The neo-Gothic Church of Sant Andreu © Dan Convey / Lonely Planet

Cafes and culture in Sant Andreu de Palomar

The village-like barrio of Sant Andreu de Palomar lies to the northeast of Barcelona's centre, and is one of the most charming in the city. Even locals don’t know this barrio unless they live there.

Despite not being well-known, Sant Andreu has some intriguing sights. At the heart sits the Plaza Orfila, and the striking Church of Sant Andreu, one of the most unique in the city. Built on the site of a 10th-century Romanesque church, it’s neo-Gothic in style and has become a symbol of the barrio. Just around the corner, you’ll find Fabra i Coats, a large modern art gallery housed in a former thread and textile factory.

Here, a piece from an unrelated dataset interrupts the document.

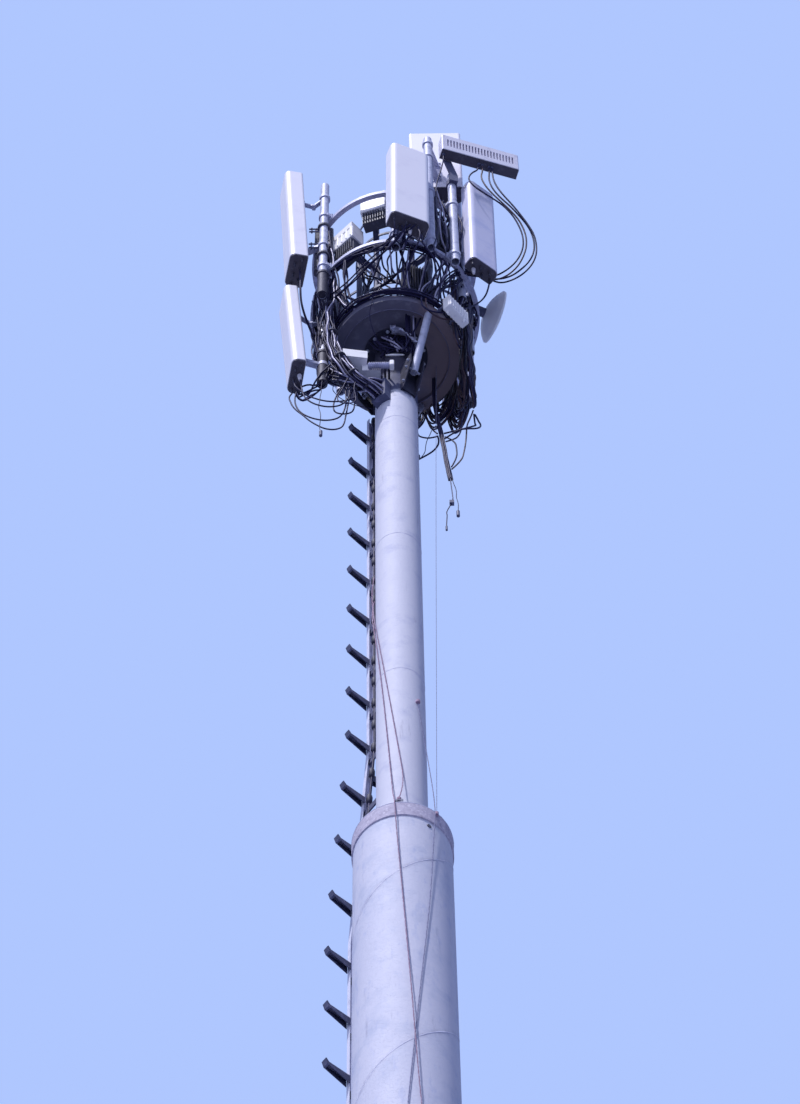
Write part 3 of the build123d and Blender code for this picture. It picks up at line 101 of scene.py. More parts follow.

The neighbourhood is filled with quaint squares, lots of independent shops and cafes, and mesmerising Modernista architecture. Stop for a coffee at the historic Versalles bar with its shimmering green facade and undulating wrought-iron balconies, before continuing to the Sant Andreu covered market, one of the most traditional in Barcelona. In the cobbled streets behind the market, you’ll find the Parròquia de Sant Pacià, another lovely neo-Gothic church with ribbed vaults, and original tiles designed by none other than Antoni Gaudí.

To get here, take metro line 1 and get out at Sant Andreu.